Antwoord vraag 3 tot en met 6, 8 en 10
De melding van geweldgebruik door politieambtenaren is geregeld in de artikelen 17 t/m 19 van de Ambtsinstructie voor de politie, Koninklijke Marechaussee en buitengewoon opsporingsambtenaar. Hierin wordt aangegeven dat de ambtenaar die geweld heeft aangewend, dit geweldgebruik, de redenen daarvan en de daaruit voortvloeiende gevolgen onverwijld schriftelijk meldt aan zijn meerdere. In artikel 17 van de Ambtsinstructie wordt bovendien voorgeschreven dat de melding binnen 48 uur dient te geschieden in de vorm van een rapport in het geval de gevolgen van het aangewende geweld daartoe, naar het oordeel van de meerdere, aanleiding geven of wanneer gebruik is gemaakt van enig geweldmiddel, dan wel indien lichamelijk letsel of de dood is veroorzaakt. Dit rapport wordt in elk geval aan de meerdere aangeboden. Indien de aanwending van het geweld lichamelijk letsel van meer dan geringe betekenis tot gevolg heeft gehad en in alle gevallen waarin van een vuurwapen gebruik is gemaakt, dient het rapport tevens te worden gezonden aan de officier van justitie van het arrondissement waarbinnen het geweld is aangewend. Op basis van de geweldmelding kan de officier van justitie, bij schietgevallen waar personen door politiekogels zijn geraakt, een onderzoek laten instellen door de Rijksrecherche.

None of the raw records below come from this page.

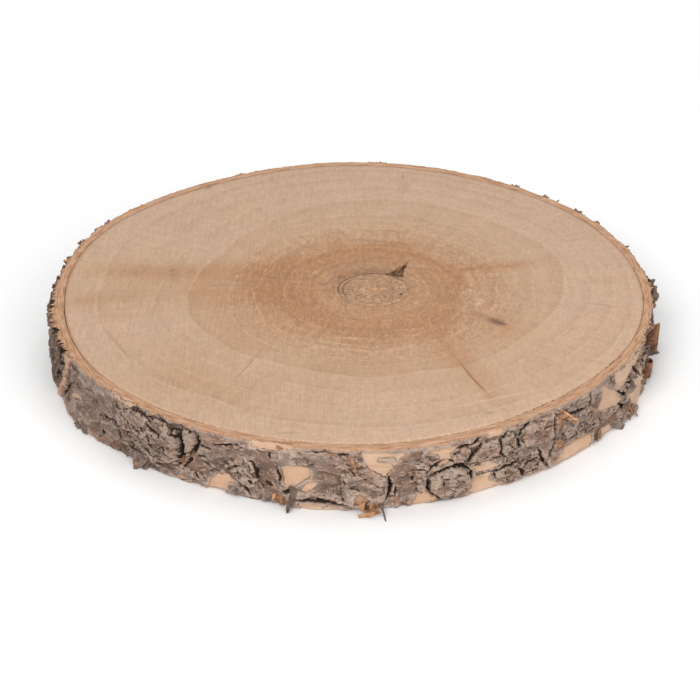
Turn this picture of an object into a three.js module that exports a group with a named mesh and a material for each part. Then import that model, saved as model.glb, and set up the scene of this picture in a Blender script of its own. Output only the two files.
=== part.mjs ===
// Wood slice: a round cross-cut of a birch trunk with its bark left on.
// Millimetres, +Z up. The origin is at the centre of the bounding box's base,
// so the lower sawn face lies on z = 0 and the upper one on z = THICKNESS.
// The slice grew as one piece, so it is one closed solid: two flat sawn faces
// joined by the bark's rough outer surface.
import * as THREE from "three";

// ---------------------------------------------------------------- dimensions
const THICKNESS = 30; // between the two sawn faces
const WOOD_RADIUS = 143; // mean radius of the wood under the bark
const RIM_BARK = 4.3; // bark thickness in the sawn faces
const SIDE_BARK = 5.4; // bark thickness on the side, before plates and furrows
const PLATE_RELIEF = 2.6; // how far a common bark plate stands out
const FURROW_DEPTH = 2.0; // how deep the gaps between plates run
const EDGE_DROP = 1.4; // height over which the bark swells out from a sawn edge
const CENTRE_X = -1.749; // moves the outline so that the bounding box is centred
const CENTRE_Y = 1.308;

const SEGMENTS = 288; // round the trunk
const LEVELS = [0, 1.4, 4, 7.5, 11, 15, 19, 22.5, 26, 28.6, 30];

// Out-of-round shape of the trunk: [lobes, cosine share, sine share].
const LOBES = [
  [2, -0.0061, 0.0046],
  [3, 0.0018, 0.0018],
  [4, 0.0044, -0.0024],
  [5, 0.003, 0.0013],
  [6, -0.0036, -0.002],
];

// Thick scales and rolled strips that stand out from the common plates.
// [angle in degrees, height above the base, half width along the bark,
//  half height, how far out]
const SCALES = [
  [186, 16, 26, 12, 2.2],
  [204, 14, 6, 14, 1.6],
  [232, 15, 15, 10, 3.4],
  [241, 20, 5, 6, 2.2],
  [251, 12, 8, 6, 1.8],
  [259.5, 3.5, 4, 3.5, 4.2],
  [264, 10, 14, 10, 1.6],
  [272, 10, 9, 9, 2.4],
  [273.5, 2.5, 6, 2.5, 4.6],
  [286.5, 10, 9, 7, 3.2],
  [293, 20, 8, 5, 2.2],
  [304, 16, 9, 10, 2.0],
  [312, 17, 9, 9, 2.6],
  [320, 4, 4, 4, 3.6],
  [327, 6, 7, 6, 3.0],
  [334, 5, 6, 5, 4.8],
  [346, 14, 7, 13, 5.4],
  [358, 20, 8, 9, 3.6],
  [14, 22, 6, 7, 3.4],
  [31, 18, 7, 8, 2.8],
  [47, 24, 8, 5, 3.6],
  [66, 20, 8, 7, 3.0],
  [84, 25, 9, 5, 2.2],
  [101, 24, 10, 5, 1.6],
  [118, 14, 12, 9, 2.4],
  [140, 16, 12, 9, 2.2],
  [158, 22, 10, 7, 2.4],
];

// ------------------------------------------------------------------ surfaces
const radians = (degrees) => (degrees * Math.PI) / 180;
const smooth = (t) => {
  const x = Math.min(1, Math.max(0, t));
  return x * x * (3 - 2 * x);
};

// A repeatable random number from 0 to 1 for a lattice point.
function chance(i, j, salt) {
  const x = Math.sin(i * 127.1 + j * 311.7 + salt * 74.7) * 43758.5453;
  return x - Math.floor(x);
}

function woodRadius(angle) {
  let share = 1;
  for (const [lobes, c, s] of LOBES)
    share += c * Math.cos(lobes * angle) + s * Math.sin(lobes * angle);
  return WOOD_RADIUS * share;
}

// Bark plates are the cells round scattered seeds. Returns the plate's own
// height from 0 to 1 and how near the point is to the furrow between plates.
const COLUMNS = 46;
const ROW_HEIGHT = 11;
function plates(angle, z) {
  const u = ((angle / (2 * Math.PI)) * COLUMNS + COLUMNS) % COLUMNS;
  const v = z / ROW_HEIGHT;
  let first = 1e9,
    second = 1e9,
    height = 0;
  for (let di = -2; di <= 2; di++)
    for (let dj = -2; dj <= 2; dj++) {
      const i = Math.floor(u) + di,
        j = Math.floor(v) + dj,
        k = (i + COLUMNS) % COLUMNS;
      const du = (i + 0.15 + 0.7 * chance(k, j, 1) - u) * 1.35,
        dv = (j + 0.15 + 0.7 * chance(k, j, 2) - v) * 1.0;
      const d = Math.hypot(du, dv);
      if (d < first) {
        second = first;
        first = d;
        height = chance(k, j, 3);
      } else if (d < second) second = d;
    }
  return { height, furrow: 1 - smooth((second - first) / 0.28) };
}

function barkThickness(angle, z) {
  const fromEdge = Math.min(z, THICKNESS - z);
  const swell = smooth(fromEdge / (EDGE_DROP * 2.4));
  const { height, furrow } = plates(angle, z);
  let out =
    RIM_BARK +
    (SIDE_BARK - RIM_BARK) * swell +
    swell * (PLATE_RELIEF * (height - 0.35) - FURROW_DEPTH * furrow);
  for (const [at, up, halfWidth, halfHeight, stands] of SCALES) {
    let turn = angle - radians(at);
    turn -= 2 * Math.PI * Math.round(turn / (2 * Math.PI));
    const a = Math.abs(turn * WOOD_RADIUS) / halfWidth,
      b = Math.abs(z - up) / halfHeight;
    const inside = 1 - Math.hypot(a, b);
    if (inside > 0) out += stands * smooth(inside * 2.2) * (0.25 + 0.75 * swell);
  }
  return Math.max(2.2, out);
}

// -------------------------------------------------------------------- solid
function sliceGeometry() {
  const points = [];
  const faces = [];
  for (const z of LEVELS)
    for (let i = 0; i < SEGMENTS; i++) {
      const angle = (i / SEGMENTS) * 2 * Math.PI;
      const r = woodRadius(angle) + barkThickness(angle, z);
      points.push(r * Math.cos(angle) + CENTRE_X, r * Math.sin(angle) + CENTRE_Y, z);
    }
  const at = (level, i) => level * SEGMENTS + (i % SEGMENTS);
  for (let level = 0; level + 1 < LEVELS.length; level++)
    for (let i = 0; i < SEGMENTS; i++) {
      const a = at(level, i),
        b = at(level, i + 1),
        c = at(level + 1, i + 1),
        d = at(level + 1, i);
      faces.push(a, b, c, a, c, d);
    }
  const top = LEVELS.length - 1;
  const low = points.length / 3;
  points.push(CENTRE_X, CENTRE_Y, 0, CENTRE_X, CENTRE_Y, THICKNESS);
  for (let i = 0; i < SEGMENTS; i++) {
    faces.push(low, at(0, i + 1), at(0, i));
    faces.push(low + 1, at(top, i), at(top, i + 1));
  }
  const geometry = new THREE.BufferGeometry();
  geometry.setAttribute("position", new THREE.Float32BufferAttribute(points, 3));
  geometry.setIndex(faces);
  geometry.computeVertexNormals();
  return geometry;
}

const slice = new THREE.Group();
const wood = new THREE.Mesh(
  sliceGeometry(),
  new THREE.MeshStandardMaterial({ color: 0xc8a482, roughness: 0.75, metalness: 0 }),
);
wood.name = "wood_slice";
slice.add(wood);

export default slice;
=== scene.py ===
import math

import bpy
import numpy as np
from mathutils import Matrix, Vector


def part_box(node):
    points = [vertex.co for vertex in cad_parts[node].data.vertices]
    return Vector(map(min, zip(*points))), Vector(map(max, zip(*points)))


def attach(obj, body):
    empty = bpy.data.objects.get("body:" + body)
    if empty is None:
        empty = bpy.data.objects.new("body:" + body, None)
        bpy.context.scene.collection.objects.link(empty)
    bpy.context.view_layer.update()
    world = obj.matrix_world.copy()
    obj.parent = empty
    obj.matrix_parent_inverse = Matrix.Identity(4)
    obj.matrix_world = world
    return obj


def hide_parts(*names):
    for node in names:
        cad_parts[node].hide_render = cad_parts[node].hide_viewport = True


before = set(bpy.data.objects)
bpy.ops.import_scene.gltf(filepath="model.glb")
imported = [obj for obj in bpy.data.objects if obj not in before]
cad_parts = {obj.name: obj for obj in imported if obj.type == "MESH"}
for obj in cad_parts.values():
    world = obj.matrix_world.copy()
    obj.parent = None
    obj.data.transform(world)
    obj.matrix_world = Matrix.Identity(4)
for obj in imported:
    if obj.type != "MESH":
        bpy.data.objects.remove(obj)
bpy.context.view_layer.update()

LOW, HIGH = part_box("wood_slice")

# ---------------------------------------------------------------- sizes, in mm
THICK = (HIGH[2] - LOW[2]) * 1000.0
MID_X = (HIGH[0] + LOW[0]) * 500.0 - 1.749  # pith side centre of the sawn face
MID_Y = (HIGH[1] + LOW[1]) * 500.0 + 1.308
WOOD = 143.0
ROUND = 2.0 * math.pi * 147.0  # length of the bark all the way round
DEG = ROUND / 360.0
LOBES = [(2, -0.0061, 0.0046), (3, 0.0018, 0.0018), (4, 0.0044, -0.0024), (5, 0.003, 0.0013), (6, -0.0036, -0.002)]
KNOT = (0.073 * WOOD, -0.020 * WOOD)


def wood_radius(deg):
    a = np.radians(deg)
    out = np.ones_like(a)
    for n, c, s in LOBES:
        out = out + c * np.cos(n * a) + s * np.sin(n * a)
    return WOOD * out


# ---------------------------------------------------------------- patterns
M32 = np.uint64(0xFFFFFFFF)


def hashed(i, j, salt):
    x = i.astype(np.uint64) * np.uint64(374761393) + j.astype(np.uint64) * np.uint64(668265263)
    x = (x + np.uint64((salt * 2654435761 + 97) % 4294967296)) & M32
    for m, k in ((2246822519, 15), (3266489917, 13), (668265263, 16)):
        x = (((x ^ (x >> np.uint64(k))) & M32) * np.uint64(m)) & M32
    return ((x ^ (x >> np.uint64(15))) & M32).astype(np.float64) / 4294967296.0


def perlin(u, v, nu, salt):
    i, j = np.floor(u).astype(np.int64), np.floor(v).astype(np.int64)
    fu, fv = u - i, v - j
    su, sv = fu ** 3 * (fu * (fu * 6 - 15) + 10), fv ** 3 * (fv * (fv * 6 - 15) + 10)

    def corner(di, dj):
        a = hashed((i + di) % nu, j + dj, salt) * 2.0 * np.pi
        return np.cos(a) * (fu - di) + np.sin(a) * (fv - dj)

    low = corner(0, 0) * (1 - su) + corner(1, 0) * su
    high = corner(0, 1) * (1 - su) + corner(1, 1) * su
    return 1.45 * (low * (1 - sv) + high * sv)


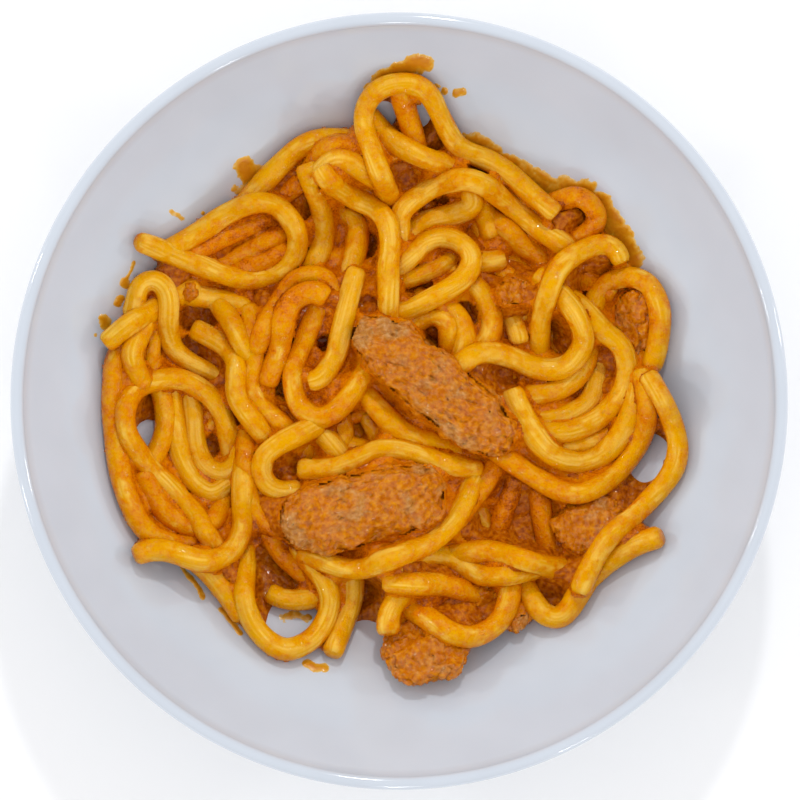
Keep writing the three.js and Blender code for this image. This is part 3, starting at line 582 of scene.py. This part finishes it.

In de circulaire van de ministers van Justitie en van Binnenlandse Zaken van 20 april 1994 (nrs. 430277/594/GBJ en EA94/U897) aan de regionale korpsbeheerders en de hoofdofficieren van justitie inzake het gebruik van het model van het rapport voor de melding van geweldgebruik is bovendien voorgeschreven dat het rapport dient te worden gezonden aan de Minister van Binnenlandse Zaken en Koninkrijksrelaties.
Het doel van de geweldmelding is om de beheerder inzicht te geven in de wijze waarop zijn ambtenaren omgaan met de bevoegdheid geweld te gebruiken.
Inzake geweldgebruik tegen de politie heeft een aantal politieregios het initiatief genomen om - samen met het openbaar ministerie -een geweldsprotocol op te stellen. Binnenkort zal door de Raad van Hoofdcommissarissen een landelijk geldend geweldsprotocol worden ingevoerd. In die protocollen is beschreven op welke manier politiemensen moeten handelen bij geweld en agressie, op welke manier het korps hiermee omgaat en hoe het openbaar ministerie hieraan een justitieel vervolg geeft. Het geweldsprotocol heeft een interne werking voor politie en justitie en is bedoeld als "steun in de rug" van de politiemensen. Daarnaast kan de korpsbeheerder binnen zijn korps uiteraard nadere regels stellen ten aanzien van de termijn waarbinnen en de situaties waarin hij wordt geïnformeerd over (ernstige) incidenten waarbij politiemensen zijn betrokken. Als vanzelfsprekend kunnen deze per regiokorps verschillen.

7. Vraag
Op welke wijze en binnen welke termijn doen de korpsbeheerders verslag van dit soort zaken aan het Regionaal College? Antwoord
Op welke wijze en binnen welke termijn de korpsbeheerders verslag doen van dit soort zaken aan het Regionaal College is niet geregeld, dit behoort tot de interne korpsorganisatie. 9. Vraag
Wilt u in overleg met de korpsbeheerders uniforme regeling gaan treffen?
Antwoord
Gelet op de geschetste verantwoordelijkheid van de korpsbeheerder zie ik daar geen noodzaak toe.